RIO - 1 ano sem bandeijão, alunos da UERJ passam dia sem comer e abandonam aulas

EDUCAÇÃO


Já fiquei sem comer o dia todo', diz o estudante de Engenharia Nelson Pires, que relata que colegas chegaram a trancar disciplinas em razão da falta do bandejão 

Fazer jejum involuntário durante o dia todo de aula ou trocar uma refeição completa por "alimentos paliativos", como lanches, salgados ou açaí, é rotina para alguns dos estudantes da Uerj (Universidade Estadual do Rio de Janeiro) desde que o bandejão, restaurante universitário, parou de funcionar há mais de um ano, num dos inúmeros reflexos da crise econômica que assola o Estado. O atraso nos repasses para bolsistas também agrava o problema, que tem levado estudantes a trancar matrículas de disciplinas. 

"Já fiquei o dia todo sem comer. É comum entre alunos. Deixo de comer, às vezes, por causa do preço dos restaurantes da região. Se eu for comer todo o dia, isso custa, no mínimo, R$ 50 por semana, uns R$ 200 por mês. Na verdade, sai muito mais caro do que isso", disse o estudante de Engenharia Civil Nelson Pires, 25. 

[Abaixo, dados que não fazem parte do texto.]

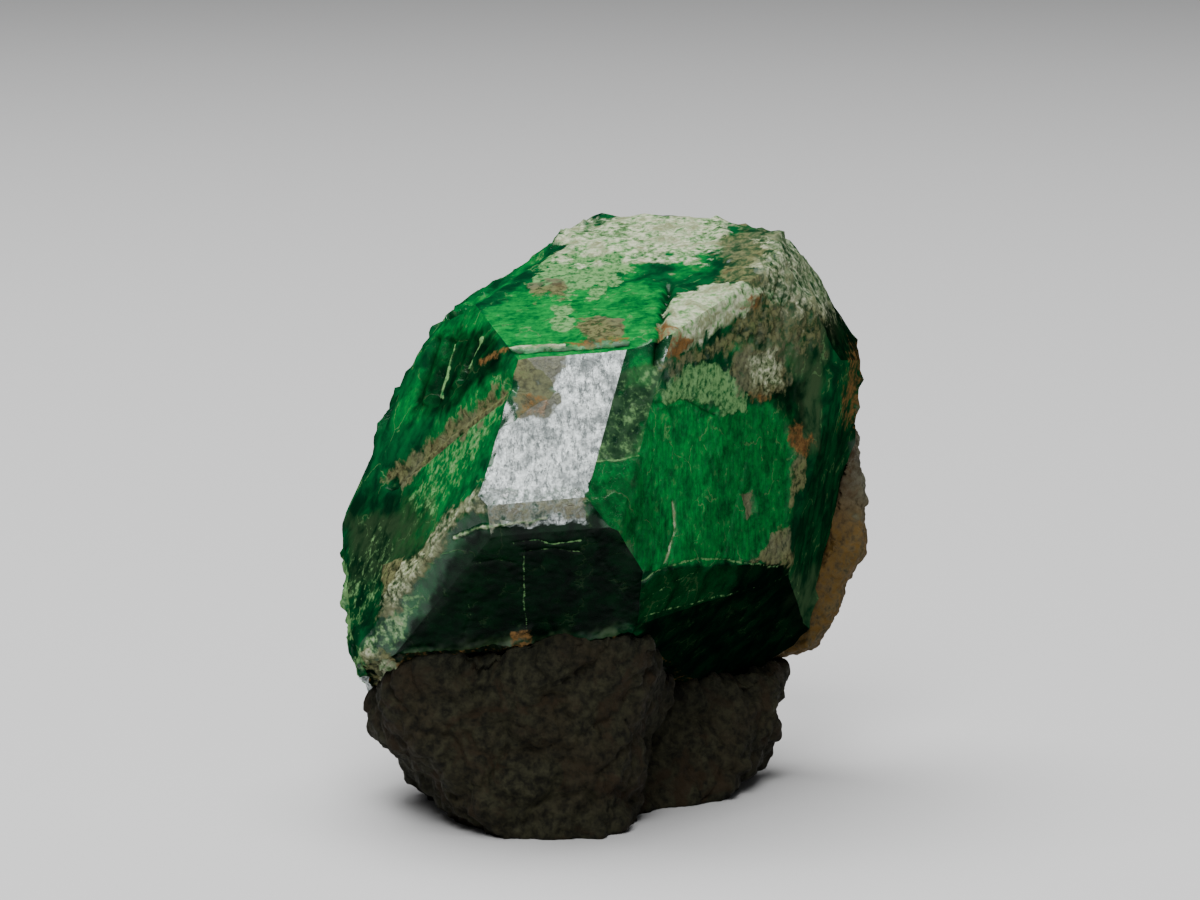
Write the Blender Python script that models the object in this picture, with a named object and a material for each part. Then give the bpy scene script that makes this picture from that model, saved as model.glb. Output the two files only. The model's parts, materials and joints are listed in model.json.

A situação de subalimentação de universitários é crítica, segundo Mauricio Santoro, professor de Ciências Políticas da Uerj. "Há estudantes que almoçam em casa antes de sair, por volta das 10h, e só comem de novo quando voltam para casa à noite", relatou. 

"O que aconteceu em Brasília [a criança que desmaiou de fome em uma escola no dia 13 deste mês] está se repetindo em vários lugares do país. A fome não é, de modo algum, restrita a bolsões de miséria. Está acontecendo, inclusive, com alunos de grandes centros também", continuou. 

O fechamento do bandejão --cuja reabertura está prevista para o dia 4 de dezembro-- e os atrasos no pagamento das bolsas afetam em cheio os alunos de baixa renda, os quais muitos tiveram acesso à Uerj por meio do sistema de cotas. 

A privação de alimento do bandejão tem um impacto muito grande na vida do aluno, segundo Ana Carolina Feldenheimer, professora do Instituto de Nutrição da Uerj.

"Muitos deles dependem do bandejão e têm nele uma alimentação fundamental no dia. A falta do restaurante e o atraso das bolsas --que suprem alimentação, transporte, fotocópias-- se tornam fatores complicados. Muitos alunos estão desistindo de ir e trancando períodos".

Ana Carolina Feldenheimer, professora do Instituto de Nutrição da Uerj 


"O que a gente percebe é que os estudantes de baixa renda estão desistindo do ensino superior, que nada mais é do que uma oportunidade de mudar de vida para obter trabalhos qualificados. Como a Uerj tem um amplo sistema de cotas, nós vemos muita mudança de perspectiva nos estudantes", diz ela. "Essa evasão está destruindo o sonho de uma geração." 

O professor Santoro afirma que muitos de seus alunos não têm coragem de reconhecer a situação. "Passar fome é algo que traz vergonha, de certa forma", explicou. "A Uerj está complicada, um caos. Há pessoas passando extrema necessidade, mas o pessoal evita falar sobre essas dificuldades por vergonha", afirmou o estudante Pires. "E olha que a minha situação não é das piores, aliás, bem longe disso. Há pessoas com muito mais dificuldades financeiras", completou

Procuramos outros estudantes que relataram, em redes sociais, episódios de falta de comida e/ou fome após a interrupção do bandejão, mas nenhum deles se manifestou até o fechamento da reportagem. 

"Pelo que tenho conversado por aqui, há um número relativamente grande de estudantes passando por esta situação. São mais de 30 mil alunos na Uerj e cerca de 1/3 deles têm algum tipo de bolsa na universidade, que está atrasada há dois meses", relatou o professor de Ciências Políticas. 

"[Bolsas] De mestrado e doutorado, mas também as de permanência, destinada a alunos que precisam dela para se manter na universidade, e que vêm atrasando nos últimos meses. Hoje, você paga R$ 15, R$ 20 para almoçar na região, mas esses valores pesam muito no bolso das famílias." 


Sem bandejão, estudantes trancam disciplinas 

Embora o bandejão esteja ocupado por alunos da universidade --que tentam suprir a alimentação mediante doações e ao preço de R$ 2 por refeição--, Pires diz que o fornecimento é irregular. "A intenção é boa, mas, muitas vezes, não há comida. Eu mesmo tentei comer duas ou três vezes por lá, mas [o serviço de refeições alternativo] já tinha acabado", afirmou.